__WRITTEN TASK__
Count how many lines of the material below have the word "with" and give only the number.
[START SOURCE MATERIAL]
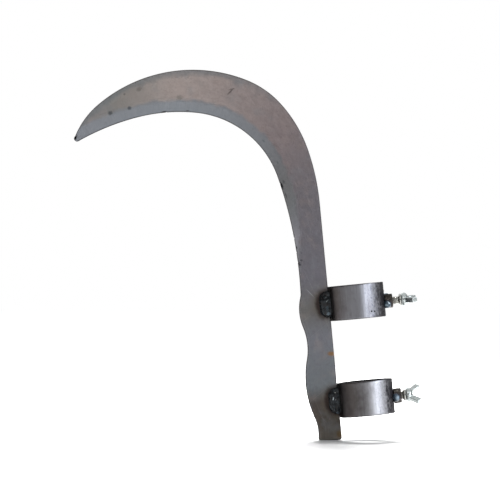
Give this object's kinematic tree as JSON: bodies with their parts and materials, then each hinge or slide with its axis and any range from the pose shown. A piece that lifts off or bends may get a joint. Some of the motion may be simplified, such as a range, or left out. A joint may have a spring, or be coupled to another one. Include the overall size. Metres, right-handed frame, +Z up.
{
  "type": "pole sickle head",
  "caption": "Curved steel sickle blade with a wavy tang, welded to two short tube rings that slide over a pole and clamp it with wing bolts.",
  "frame": {"origin": "on the pole's axis, half way between the two rings, in the middle plane of the blade", "axes": "+Z up along the pole's axis towards the blade's crown, -X to the blade, +X to the wing bolts, Y across the blade's thickness"},
  "size_m": [0.3305, 0.056, 0.3876],
  "materials": {
    "blade_steel": "hot-rolled sheet steel, greyish brown, with a bluish ground bevel along the cutting edge",
    "ring_steel": "cold-drawn steel tube, satin, heat-darkened beside the welds",
    "weld_metal": "blue-black glossy weld scale",
    "nut_steel": "black oxide, heat-stained",
    "zinc_plated_steel": "bright zinc plating, satin"
  },
  "bodies": {
    "root": {"blade": "blade_steel", "upper_ring": "ring_steel", "lower_ring": "ring_steel", "upper_front_weld": "weld_metal", "upper_back_weld": "weld_metal", "lower_front_weld": "weld_metal", "lower_back_weld": "weld_metal", "upper_nut": "nut_steel", "lower_nut": "nut_steel", "upper_nut_front_tack": "weld_metal", "upper_nut_back_tack": "weld_metal", "lower_nut_front_tack": "weld_metal", "lower_nut_back_tack": "weld_metal"},
    "upper_stud": {"upper_bolt_stud": "zinc_plated_steel"},
    "upper_wings": {"upper_bolt_wings": "zinc_plated_steel"},
    "lower_stud": {"lower_bolt_stud": "zinc_plated_steel"},
    "lower_wings": {"lower_bolt_wings": "zinc_plated_steel"}
  },
  "joints": [
    {"name": "upper_bolt_travel", "type": "slide", "parent": "root", "child": "upper_stud", "axis": [-1, 0, 0], "range_m": [-0.00494, 0.00529]},
    {"name": "upper_bolt_turn", "type": "hinge", "parent": "upper_stud", "child": "upper_wings", "pos_m": [0.05, 0, 0.0465], "axis": [-1, 0, 0], "range_deg": [-1260, 1350]},
    {"name": "lower_bolt_travel", "type": "slide", "parent": "root", "child": "lower_stud", "axis": [-1, 0, 0], "range_m": [-0.00917, 0.00088]},
    {"name": "lower_bolt_turn", "type": "hinge", "parent": "lower_stud", "child": "lower_wings", "pos_m": [0.046, 0, -0.0497], "axis": [-1, 0, 0], "range_deg": [-2340, 225]}
  ],
  "couplings": [
    {"joint": "upper_bolt_travel", "follows": "upper_bolt_turn", "m_per_rad": 0.00022459},
    {"joint": "lower_bolt_travel", "follows": "lower_bolt_turn", "m_per_rad": 0.00022459}
  ]
}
[END SOURCE MATERIAL]
__EXERCISE ANSWER__
3